▸ TASK PROMPT
Repeat the listing in full, exactly as it stands.

▸ INFORMATION SHOWN
• • •

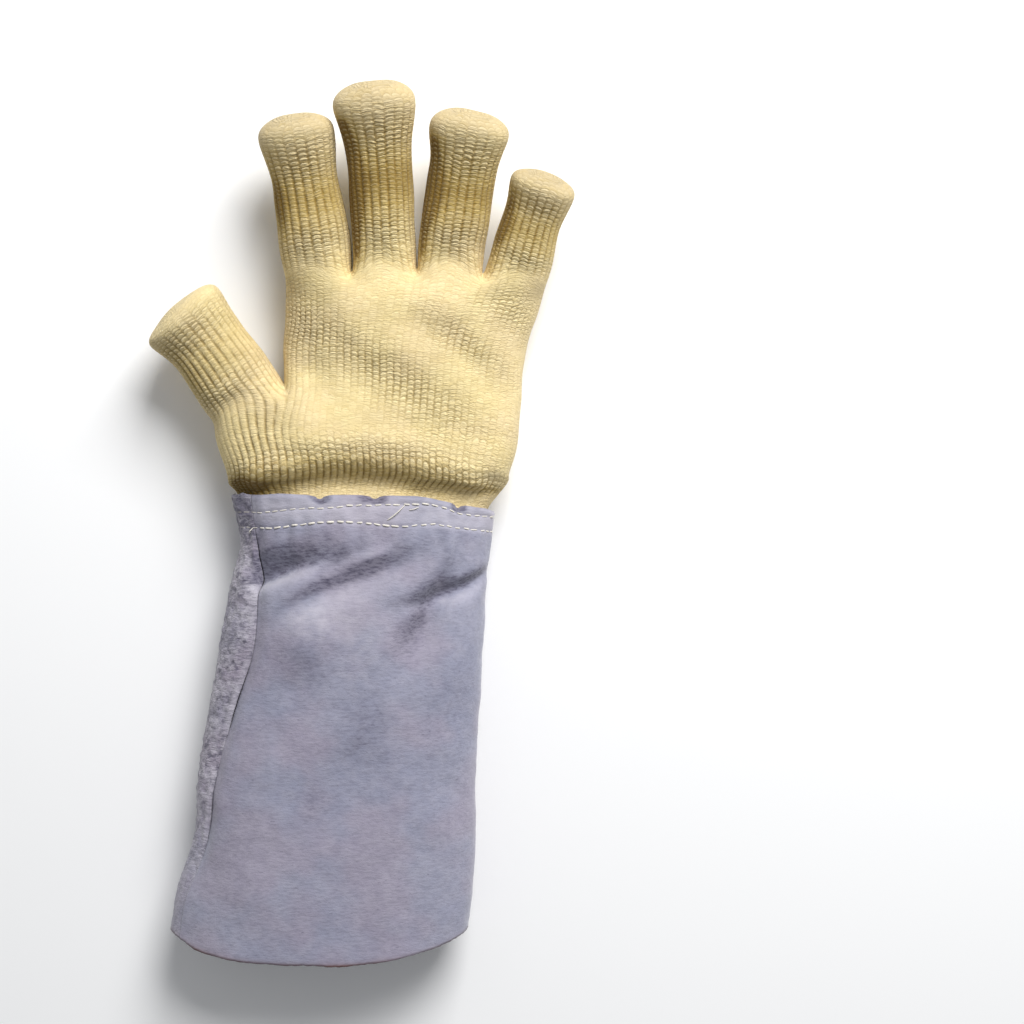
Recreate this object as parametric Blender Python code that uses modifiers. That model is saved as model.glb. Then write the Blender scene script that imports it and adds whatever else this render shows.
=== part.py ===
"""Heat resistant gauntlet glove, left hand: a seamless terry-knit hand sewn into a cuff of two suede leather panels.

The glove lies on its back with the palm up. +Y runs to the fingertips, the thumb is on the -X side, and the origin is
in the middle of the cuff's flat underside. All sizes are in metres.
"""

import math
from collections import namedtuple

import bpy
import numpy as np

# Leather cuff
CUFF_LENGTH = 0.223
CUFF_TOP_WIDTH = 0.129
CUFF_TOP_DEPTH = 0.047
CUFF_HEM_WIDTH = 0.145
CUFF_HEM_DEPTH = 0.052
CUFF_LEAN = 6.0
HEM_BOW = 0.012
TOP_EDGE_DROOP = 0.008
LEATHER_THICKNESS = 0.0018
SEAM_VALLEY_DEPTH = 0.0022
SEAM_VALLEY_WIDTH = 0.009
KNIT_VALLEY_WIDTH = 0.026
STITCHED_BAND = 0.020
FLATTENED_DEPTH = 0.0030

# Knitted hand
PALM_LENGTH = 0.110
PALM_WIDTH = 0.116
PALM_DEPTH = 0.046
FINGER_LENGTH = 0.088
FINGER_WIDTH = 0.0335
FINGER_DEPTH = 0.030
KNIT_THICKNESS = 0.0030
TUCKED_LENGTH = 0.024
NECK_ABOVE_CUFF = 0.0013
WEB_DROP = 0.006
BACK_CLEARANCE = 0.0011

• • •

▸ EXPECTED ANSWER
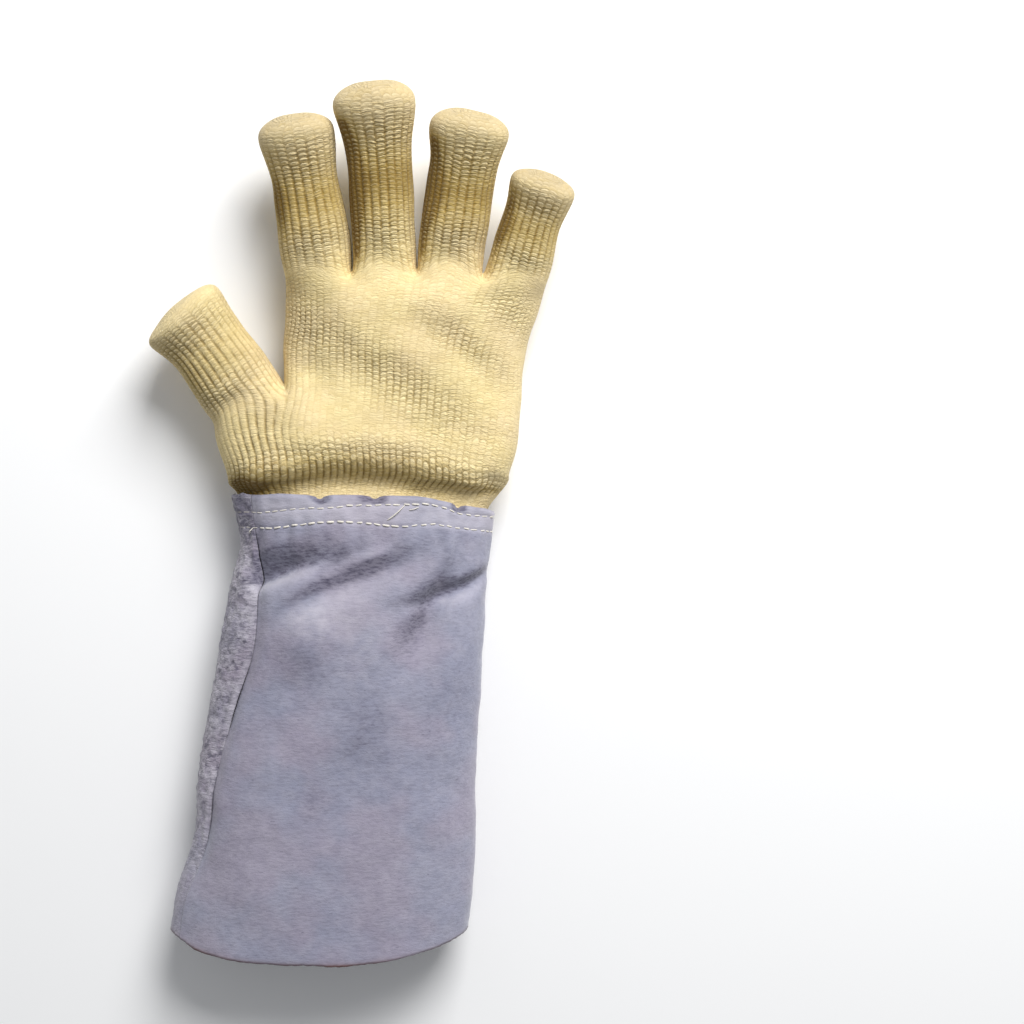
Recreate this object as parametric Blender Python code that uses modifiers. That model is saved as model.glb. Then write the Blender scene script that imports it and adds whatever else this render shows.
=== part.py ===
"""Heat resistant gauntlet glove, left hand: a seamless terry-knit hand sewn into a cuff of two suede leather panels.

The glove lies on its back with the palm up. +Y runs to the fingertips, the thumb is on the -X side, and the origin is
in the middle of the cuff's flat underside. All sizes are in metres.
"""

import math
from collections import namedtuple

import bpy
import numpy as np

# Leather cuff
CUFF_LENGTH = 0.223
CUFF_TOP_WIDTH = 0.129
CUFF_TOP_DEPTH = 0.047
CUFF_HEM_WIDTH = 0.145
CUFF_HEM_DEPTH = 0.052
CUFF_LEAN = 6.0
HEM_BOW = 0.012
TOP_EDGE_DROOP = 0.008
LEATHER_THICKNESS = 0.0018
SEAM_VALLEY_DEPTH = 0.0022
SEAM_VALLEY_WIDTH = 0.009
KNIT_VALLEY_WIDTH = 0.026
STITCHED_BAND = 0.020
FLATTENED_DEPTH = 0.0030

# Knitted hand
PALM_LENGTH = 0.110
PALM_WIDTH = 0.116
PALM_DEPTH = 0.046
FINGER_LENGTH = 0.088
FINGER_WIDTH = 0.0335
FINGER_DEPTH = 0.030
KNIT_THICKNESS = 0.0030
TUCKED_LENGTH = 0.024
NECK_ABOVE_CUFF = 0.0013
WEB_DROP = 0.006
BACK_CLEARANCE = 0.0011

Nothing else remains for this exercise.